Social phobia is a strong fear of being judged by others and of being embarrassed. This fear can be so strong that it gets in the way of going to work or school or doing other everyday things. People who suffer from a phobia quite often will turn to drugs and alcohol to relieve their symptoms. That is where the connection to addiction can begin.
Everyone has felt anxious or embarrassed at one time or another. For example, meeting new people or giving a public speech can make anyone nervous. But people with social phobia worry about these and other things for weeks before they happen.
People with social phobia are afraid of doing common things in front of other people. For example, they might be afraid to sign a check in front of a cashier at the grocery store, or they might be afraid to eat or drink in front of other people, or use a public restroom. Most people who have social phobia know that they shouldn't be as afraid as they are, but they can't control their fear. Sometimes, they end up staying away from places or events where they think they might have to do something that will embarrass them. For some people, social phobia is a problem only in certain situations, while others have symptoms in almost any social situation.

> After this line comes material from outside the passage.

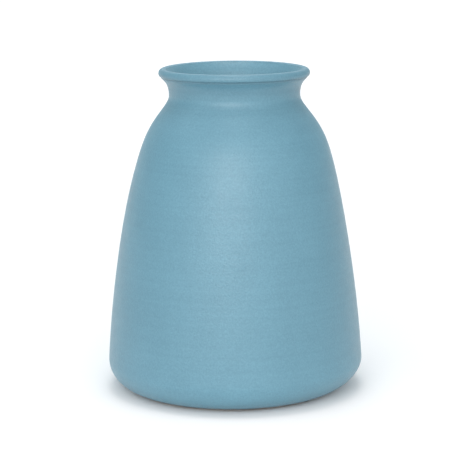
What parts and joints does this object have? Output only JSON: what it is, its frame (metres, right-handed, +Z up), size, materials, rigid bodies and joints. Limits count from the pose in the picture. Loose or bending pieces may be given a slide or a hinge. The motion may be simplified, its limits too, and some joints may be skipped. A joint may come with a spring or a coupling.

Kids, teens, and adults can have social phobia. Most of the time, it starts when a person is young. Like other anxiety-based problems, social phobia develops because of a combination of three factors:
- A person's biological makeup. Social phobia could be partly due to the genes and temperament a person inherits. Inherited genetic traits from parents and other relatives can influence how the brain senses and regulates anxiety, shyness, nervousness, and stress reactions. Likewise, some people are born with a shy temperament and tend to be cautious and sensitive in new situations and prefer what's familiar. Most people who develop social phobia have always had a shy temperament.

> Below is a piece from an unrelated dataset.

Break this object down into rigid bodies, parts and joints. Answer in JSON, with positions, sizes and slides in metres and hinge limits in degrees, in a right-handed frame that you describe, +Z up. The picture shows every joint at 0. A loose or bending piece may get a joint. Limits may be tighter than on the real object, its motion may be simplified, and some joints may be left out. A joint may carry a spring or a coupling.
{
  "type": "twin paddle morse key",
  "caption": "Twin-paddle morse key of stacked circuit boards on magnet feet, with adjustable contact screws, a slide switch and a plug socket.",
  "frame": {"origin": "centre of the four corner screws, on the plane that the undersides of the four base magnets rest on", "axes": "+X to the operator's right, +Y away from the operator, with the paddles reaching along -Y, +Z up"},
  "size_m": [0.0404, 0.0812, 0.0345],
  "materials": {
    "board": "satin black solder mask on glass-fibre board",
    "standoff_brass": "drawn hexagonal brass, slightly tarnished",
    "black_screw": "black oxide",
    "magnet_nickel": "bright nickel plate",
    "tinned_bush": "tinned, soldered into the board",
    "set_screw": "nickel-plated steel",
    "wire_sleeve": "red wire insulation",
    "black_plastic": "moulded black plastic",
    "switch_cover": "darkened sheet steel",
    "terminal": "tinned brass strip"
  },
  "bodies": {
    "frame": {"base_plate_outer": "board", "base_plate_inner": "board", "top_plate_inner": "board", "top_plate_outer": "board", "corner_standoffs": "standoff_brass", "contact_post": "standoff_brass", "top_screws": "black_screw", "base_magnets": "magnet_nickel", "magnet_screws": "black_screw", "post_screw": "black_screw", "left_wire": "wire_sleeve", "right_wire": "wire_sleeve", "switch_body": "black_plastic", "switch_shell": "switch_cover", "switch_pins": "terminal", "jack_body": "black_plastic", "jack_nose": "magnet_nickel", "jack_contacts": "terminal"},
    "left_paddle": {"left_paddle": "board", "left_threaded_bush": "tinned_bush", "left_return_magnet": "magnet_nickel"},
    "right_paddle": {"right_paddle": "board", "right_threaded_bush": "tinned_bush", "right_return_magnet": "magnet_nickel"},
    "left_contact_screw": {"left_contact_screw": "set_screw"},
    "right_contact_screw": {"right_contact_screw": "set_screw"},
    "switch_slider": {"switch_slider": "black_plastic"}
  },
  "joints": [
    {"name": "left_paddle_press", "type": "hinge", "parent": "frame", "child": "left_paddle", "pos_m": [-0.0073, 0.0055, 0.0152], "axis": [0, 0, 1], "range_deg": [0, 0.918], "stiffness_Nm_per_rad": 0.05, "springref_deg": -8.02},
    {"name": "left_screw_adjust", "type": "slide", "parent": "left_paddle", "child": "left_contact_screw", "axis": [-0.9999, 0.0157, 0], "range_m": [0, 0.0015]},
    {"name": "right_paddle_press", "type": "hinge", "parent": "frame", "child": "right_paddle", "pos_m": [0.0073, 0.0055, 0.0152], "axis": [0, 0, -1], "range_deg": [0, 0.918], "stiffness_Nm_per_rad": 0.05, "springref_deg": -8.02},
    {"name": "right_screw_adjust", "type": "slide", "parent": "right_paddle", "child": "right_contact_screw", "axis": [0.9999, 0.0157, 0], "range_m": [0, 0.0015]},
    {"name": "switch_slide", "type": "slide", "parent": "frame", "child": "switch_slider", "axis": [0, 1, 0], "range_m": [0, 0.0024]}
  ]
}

- Behaviors learned from role models (especially parents). A person's naturally shy temperament can be influenced by what he or she learns from role models. If parents or others react by overprotecting a child who is shy, the child won't have a chance to get used to new situations and new people. Over time, shyness can build into social phobia.
- Life events and experiences. If people born with a cautious nature have stressful experiences, it can make them even more cautious and shy. Feeing pressured to interact in ways they don't feel ready for, being criticized or humiliated, or having other fears and worries can make it more likely for a shy or fearful person to develop social anxiety.

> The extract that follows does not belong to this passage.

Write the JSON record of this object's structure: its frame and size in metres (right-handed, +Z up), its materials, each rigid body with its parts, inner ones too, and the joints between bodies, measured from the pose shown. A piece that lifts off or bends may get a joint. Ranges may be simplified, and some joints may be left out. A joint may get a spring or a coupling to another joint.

People who constantly receive critical or disapproving reactions may grow to expect that others will judge them negatively. Being teased or bullied will make people who are already shy likely to retreat into their shells even more. They'll be scared of making a mistake or disappointing someone, and will be more sensitive to criticism.
People with social phobia can learn to manage fear, develop confidence and coping skills, and stop avoiding things that make them anxious. But it's not always easy. Overcoming social phobia means getting up the courage it takes to go beyond what's comfortable, little by little.
Social phobia is generally treated with psychotherapy, medication, or both.
Here's who can support and guide people in overcoming social phobia:
- Therapists can help people recognize the physical sensations caused by fight-flight and teach them to interpret these sensations more accurately. Therapists can help people create a plan for facing social fears one by one, and help them build the skills and confidence to do it. This includes practicing new behaviors. Sometimes, but not always, medications that reduce anxiety are used as part of the treatment for social phobia.
- Family or friends are especially important for people who are dealing with social phobia. The right support from a few key people can help those with social phobia gather the courage to go outside their comfort zone and try something new.
Dealing with social phobia takes patience, courage to face fears and try new things, and the willingness to practice. It takes a commitment to go forward rather than back away when feeling shy.